Porque estas no existen, como decíamos algunos párrafos más arriba. Su verdadero color es el negro, ya que dependen de los combustibles fósiles para su fabricación, para su transporte, para su instalación y para su mantenimiento. Además, debido a lo irregular de la producción energética de los paneles solares o de los molinos eólicos, estas tecnologías tan limpias exigen de centrales alimentadas ininterrumpidamente con combustibles fósiles para mantenerlas funcionando. Todo esto sin contar con el impacto de los materiales de construcción. Por ejemplo, la eólica necesita 25 veces más materiales que una central energética ordinaria. Y en la fabricación de paneles solares, como los que Tomás del Bien quiere instalar en Toro, intervienen metales, minerales y tierras raras como el galio, el germanio, el selenio, el teluro, el manganeso y el molibdeno, todos ellos sumamente escasos y concentrados en muy pocos lugares del planeta, por no hablar de que la industria de los paneles solares libera gases de efecto invernadero, como el hexafluoruro de azufre, que, según el IPCC (Panel Intergubernamental de Expertos sobre el Cambio Climático), tiene un potencial de calentamiento 23.000 veces superior al CO2.
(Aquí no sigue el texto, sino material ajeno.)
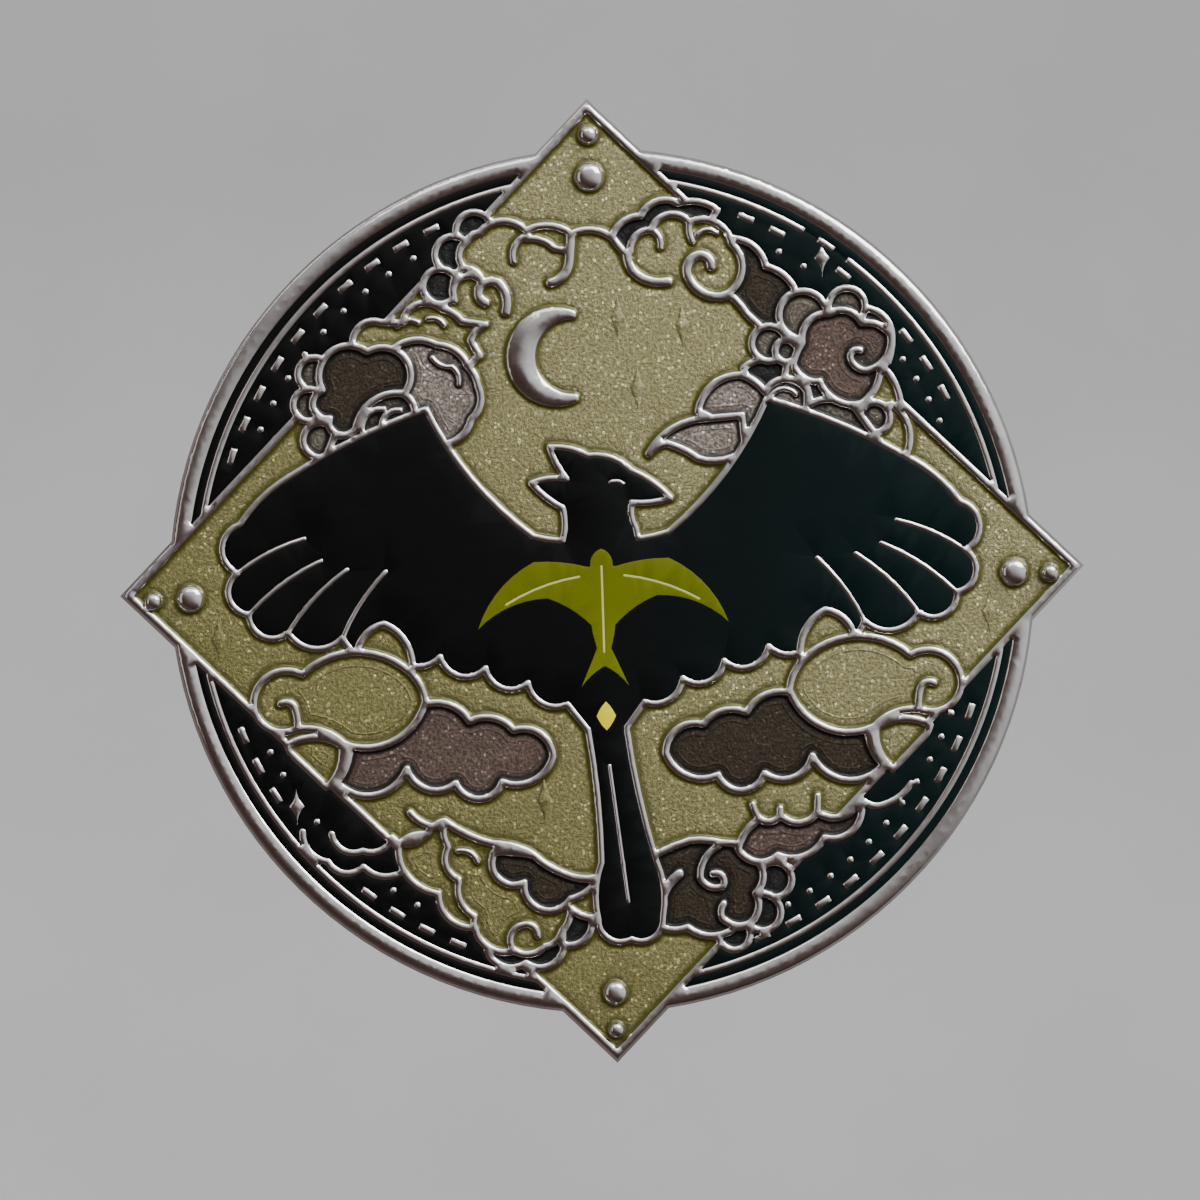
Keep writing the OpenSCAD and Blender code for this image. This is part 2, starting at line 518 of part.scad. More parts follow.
module se_black_enamel() enamel("se_black", black, dark_top);

// The printed emblem lies on the bird's enamel
module emblem_shape() {
    both_sides() fill(emblem_wing);
    fill(emblem_body);
}
module emblem_strokes() {
    line(emblem_lines[0], emblem_line);
    both_sides() for (i = [1:len(emblem_lines) - 1]) line(emblem_lines[i], emblem_line);
}
module emblem_print()
    color("#8e9418") stand() translate([0, 0, enamel_top]) linear_extrude(print_t)
        offset(delta = -fit_gap)
            difference() {
                emblem_shape();
                fill(emblem_tip);
                emblem_strokes();
            }
module emblem_tip_print()
    color("#d7cd18") stand() translate([0, 0, enamel_top]) linear_extrude(print_t)
        offset(delta = 0) fill(emblem_tip);
module emblem_line_print()
    color("#c9cc8a") stand() translate([0, 0, enamel_top]) linear_extrude(print_t)
        offset(delta = 0)
            intersection() {
                emblem_strokes();
                emblem_shape();
            }

// A post is turned wire on a foot, which fills a spot face in the back of the casting. Posts and
// clutches are drawn along +Z and placed pointing away from the back face.
foot_r = 2.4;
foot_t = 0.5;
collar_r = 0.8;
collar_l = 1;
tip_l = 1.3;
groove_at = 1.9;             // of the groove's middle below the point
groove_deep = 0.1;
module on_post(side) rotate([-90, 0, 0]) translate([side * post_gap / 2, -post_up, 0]) children();
module post(side)
    color("#c9c9cc") scale(art) on_post(side)
        rotate_extrude($fn = 48) polygon([
            [0, -foot_t], [foot_r - fit_gap, -foot_t], [foot_r - fit_gap, 0], [collar_r, 0],
            [collar_r, collar_l], [needle_d / 2, collar_l + 0.25], [needle_d / 2, post_l - groove_at - 0.3],
            [needle_d / 2 - groove_deep, post_l - groove_at - 0.15],
            [needle_d / 2 - groove_deep, post_l - groove_at + 0.15],
            [needle_d / 2, post_l - groove_at + 0.3], [needle_d / 2, post_l - tip_l], [0.12, post_l - 0.1],
            [0, post_l]
        ]);
module post_left() post(-1);
module post_right() post(1);

// A butterfly clutch, from the cloth outwards: a cup with a rolled lip, a spring strip that lies on its
// floor, a cover crimped under the lip, and two wings whose jaws grip the needle
sheet = 0.3;                 // stamped sheet
needle_gap = 0.06;
cup_r = cup_d / 2;
cup_h = 1.7;
lip = 0.8;
cover_z = 1.05;
cover_window = [6.6, 5.5];
strip_w = 4.6;
limb_x = 2.4;                // inner face of each of the spring's upright limbs
limb_h = 2.15;
wing_w = 4.6;
wing_pivot = [2.15, 2.4];    // across and out
jaw_z = 1.2;
jaw_gap = 0.05;
module clutch(side) scale(art) on_post(side) translate([0, 0, cloth_gap]) children();
module cup(side)
    color("#c4c4c6") clutch(side)
        rotate_extrude($fn = 64) polygon([
            [needle_d / 2 + needle_gap, 0], [cup_r - 0.35, 0], [cup_r, 0.35], [cup_r, cup_h - 0.25],
            [cup_r - 0.25, cup_h], [cup_r - lip, cup_h], [cup_r - lip, cup_h - sheet],
            [cup_r - sheet, cup_h - sheet], [cup_r - sheet, sheet + 0.1], [cup_r - sheet - 0.1, sheet],
            [needle_d / 2 + needle_gap, sheet]
        ]);
module cover(side)
    color("#bebec1") clutch(side)
        difference() {
            translate([0, 0, cover_z]) cylinder(r = cup_r - sheet - 0.01, h = sheet, $fn = 64);
            translate([0, 0, cover_z + sheet / 2]) cube([cover_window.x, cover_window.y, 2 * sheet], center = true);
        }
module spring(side)
    color("#c8c8ca") clutch(side)
        difference() {
            union() {
                translate([-limb_x - sheet, -strip_w / 2, sheet]) cube([2 * (limb_x + sheet), strip_w, sheet]);
                for (end = [-1, 1])
                    translate([end * (limb_x + sheet / 2) - sheet / 2, -strip_w / 2, sheet])
                        cube([sheet, strip_w, limb_h - sheet]);
            }
            cylinder(r = needle_d / 2 + needle_gap, h = 5, $fn = 48);
        }
// A wing's own sheet, in section: jaw, web, then the wing that leans out and curls at its end
function wing_middle() = [
    [jaw_gap, jaw_z, 0], [wing_pivot.x - 0.25, jaw_z, 0], [wing_pivot.x, wing_pivot.y, 0.02],
    [wing_pivot.x + 0.75, wing_h - 1.9, -0.2], [wing_pivot.x + 2.3, wing_h - 0.35, 0]
];
module wing_section()
    offset(r = sheet / 2 - 0.01, $fn = 16) line(wing_middle(), 0.02);
module wing(side, turn)
    color("#d2d2d4") clutch(side) rotate(turn)
        difference() {
            intersection() {
                rotate([90, 0, 0]) translate([0, 0, -wing_w / 2]) linear_extrude(wing_w)
                    intersection() {
                        wing_section();
                        translate([jaw_gap, 0]) square([cup_r + 1, wing_h]);
                    }
                wing_plan();
            }
            cylinder(r = needle_d / 2 + needle_gap, h = 2, $fn = 48);
        }
// Seen from behind, a wing ends in a half round
module wing_plan() {
    reach = wing_pivot.x + 2.3 + sheet / 2;
    linear_extrude(wing_h + 1) {
        translate([0, -wing_w / 2]) square([reach - wing_w / 2, wing_w]);
        translate([reach - wing_w / 2, 0]) circle(d = wing_w, $fn = 64);
    }
}
module clutch_left_cup() cup(-1);
module clutch_left_cover() cover(-1);
module clutch_left_spring() spring(-1);
module clutch_left_wing_a() wing(-1, 0);
module clutch_left_wing_b() wing(-1, 180);
module clutch_right_cup() cup(1);
module clutch_right_cover() cover(1);
module clutch_right_spring() spring(1);
module clutch_right_wing_a() wing(1, 0);
module clutch_right_wing_b() wing(1, 180);

pin_casting();
rim_ring_enamel();
ring_enamel_nw();
ring_enamel_ne();
ring_enamel_sw();
ring_enamel_se();
corner_enamel_top();
corner_enamel_left();
corner_enamel_right();
corner_enamel_bottom();
sky_enamel();
field_enamel_left();
field_enamel_right();
bird_enamel();
nw_gold_enamel();
nw_grey_enamel();
nw_brown_enamel();
nw_smoke_enamel();
n_black_enamel();
ne_black_enamel();
ne_brown_enamel();
ne_smoke_enamel();
ne_mauve_enamel();
ne_grey_enamel();
ne_gold_enamel();
left_gold_enamel();
left_mauve_enamel();
right_gold_enamel();
right_brown_enamel();
sw_gold_enamel();
sw_brown_enamel();
sw_black_enamel();
se_mauve_enamel();
se_brown_enamel();
se_black_enamel();
emblem_print();
emblem_tip_print();
emblem_line_print();
post_left();
post_right();
clutch_left_cup();
clutch_left_cover();
clutch_left_spring();
clutch_left_wing_a();
clutch_left_wing_b();
clutch_right_cup();
clutch_right_cover();
clutch_right_spring();
clutch_right_wing_a();
clutch_right_wing_b();
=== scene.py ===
import json
import math
from collections import defaultdict

import bpy
import numpy as np
from mathutils import Matrix, Vector, kdtree
from mathutils.geometry import delaunay_2d_cdt

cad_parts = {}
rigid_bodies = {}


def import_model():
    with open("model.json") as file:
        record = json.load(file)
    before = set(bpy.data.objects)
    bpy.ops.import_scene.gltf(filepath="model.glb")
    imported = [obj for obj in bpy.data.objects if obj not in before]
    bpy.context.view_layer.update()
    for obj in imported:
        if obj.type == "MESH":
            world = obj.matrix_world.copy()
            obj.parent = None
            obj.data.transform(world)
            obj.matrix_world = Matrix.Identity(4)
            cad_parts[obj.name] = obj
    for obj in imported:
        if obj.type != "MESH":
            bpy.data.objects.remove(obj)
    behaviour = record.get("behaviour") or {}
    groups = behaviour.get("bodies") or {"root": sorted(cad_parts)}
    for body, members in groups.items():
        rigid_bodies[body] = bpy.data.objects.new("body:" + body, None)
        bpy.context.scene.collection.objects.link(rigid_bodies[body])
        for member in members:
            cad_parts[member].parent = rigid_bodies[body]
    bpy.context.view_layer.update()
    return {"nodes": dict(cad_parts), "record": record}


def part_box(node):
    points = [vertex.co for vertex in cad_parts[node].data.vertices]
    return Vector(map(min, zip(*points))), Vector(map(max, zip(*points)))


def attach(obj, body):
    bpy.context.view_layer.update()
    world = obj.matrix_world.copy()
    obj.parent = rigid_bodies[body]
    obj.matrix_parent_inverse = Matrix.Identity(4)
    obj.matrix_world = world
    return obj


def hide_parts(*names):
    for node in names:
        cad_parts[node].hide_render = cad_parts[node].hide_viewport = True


# An enamel pin. The frame's nodes give every outline; this script rounds the metal, fills the pools,
# shapes the hardware behind and makes the surfaces. Lengths are in millimetres until a mesh is made.
for leftover in list(bpy.data.objects):
    bpy.data.objects.remove(leftover)
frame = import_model()
MM = 0.001

# ---------------------------------------------------------------- camera
SHOT_WIDTH = 75.0        # what the picture spans at the badge
SHOT_CENTRE = (-0.16, -1.19)
SHOT_ROLL = 1.85         # degrees, the badge lies turned to the left by this
SHOT_DISTANCE = 330.0
SENSOR = 36.0


def make_camera():
    data = bpy.data.cameras.new("camera")
    data.sensor_width = SENSOR
    data.lens = SENSOR * SHOT_DISTANCE / SHOT_WIDTH
    data.clip_start, data.clip_end = 0.01, 20
    cam = bpy.data.objects.new("camera", data)
    bpy.context.scene.collection.objects.link(cam)
    x, z = SHOT_CENTRE
    cam.matrix_world = (
        Matrix.Translation(Vector((x, -SHOT_DISTANCE, z)) * MM)
        @ Matrix.Rotation(math.radians(SHOT_ROLL), 4, "Y")
        @ Matrix.Rotation(math.radians(90), 4, "X")
    )
    bpy.context.scene.camera = cam


make_camera()


# ---------------------------------------------------------------- outlines of the frame's nodes
WELD = 1e-4
LEVEL_SLACK = 2e-3


def welded(node):
    """A CAD node's corners, each once, and its triangles."""
    mesh = frame["nodes"][node].data
    mesh.calc_loop_triangles()
    corners = np.empty(len(mesh.vertices) * 3)
    mesh.vertices.foreach_get("co", corners)
    corners = corners.reshape(-1, 3) / MM
    tris = np.empty(len(mesh.loop_triangles) * 3, np.int32)
    mesh.loop_triangles.foreach_get("vertices", tris)
    keys = np.round(corners / WELD).astype(np.int64)
    _, first, index = np.unique(keys, axis=0, return_index=True, return_inverse=True)
    return corners[first], index.reshape(-1)[tris].reshape(-1, 3)


def loops_at(points, tris, level):
    """The outlines, in (x, z), of a node's flat faces at one y; the solid is on each outline's left."""
    flat = tris[(np.abs(points[tris][:, :, 1] - level) < LEVEL_SLACK).all(axis=1)]
    edges = set()
    for a, b, c in flat.tolist():
        u, v, w = points[a], points[b], points[c]
        turn = (v[0] - u[0]) * (w[2] - u[2]) - (v[2] - u[2]) * (w[0] - u[0])
        if turn < 0:
            b, c = c, b
        for edge in ((a, b), (b, c), (c, a)):
            if edge[::-1] in edges:
                edges.remove(edge[::-1])
            else:
                edges.add(edge)
    following = defaultdict(list)
    for a, b in sorted(edges):
        following[a].append(b)
    loops = []
    while following:
        start = min(following)
        loop, at = [], start
        while True:
            loop.append(at)
            ends = following[at]
            step = ends.pop()
            if not ends:
                del following[at]
            at = step
            if at == start or at not in following:
                break
        if len(loop) > 2:
            loops.append(points[loop][:, [0, 2]])
    return loops


def thinned(loop, shortest):
    """The loop without the points that lie closer together than this."""
    kept = [loop[0]]
    for p in loop[1:]:
        if np.hypot(*(p - kept[-1])) >= shortest:
            kept.append(p)
    if len(kept) > 3 and np.hypot(*(kept[0] - kept[-1])) < shortest:
        kept.pop()
    return np.array(kept)


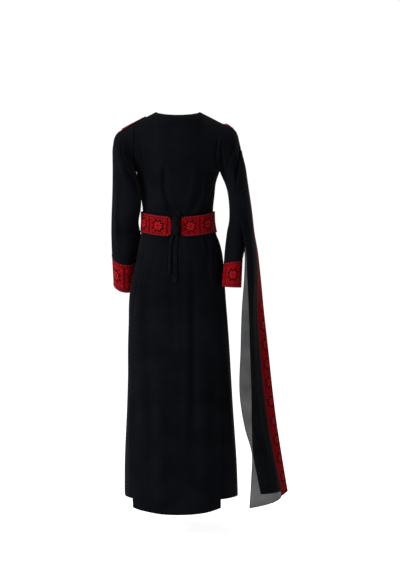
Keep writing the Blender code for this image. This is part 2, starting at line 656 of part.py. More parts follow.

¿Es que vamos a saquear toda la tabla periódica para construir una placa solar, aparte de seguir emitiendo al aire y al agua cantidades ingentes de basura para fabricarla y contentar así a los depredadores de siempre? ¿De verdad alguien piensa que habrá materiales suficientes en el planeta para llevar a cabo la tan cacareada transición ecológica? Gran parte de los recursos se agotarán en unos pocos años. Y el capital natural no solo nos pertenece a nosotros, sino a nuestros nietos y, desde luego, a otras especies que pueblan la Tierra. La solución no pasa, pues, por aumentar las energías verdes, tan contaminantes como las fósiles, sino por decrecer. Algo que haremos por las buenas o por las malas.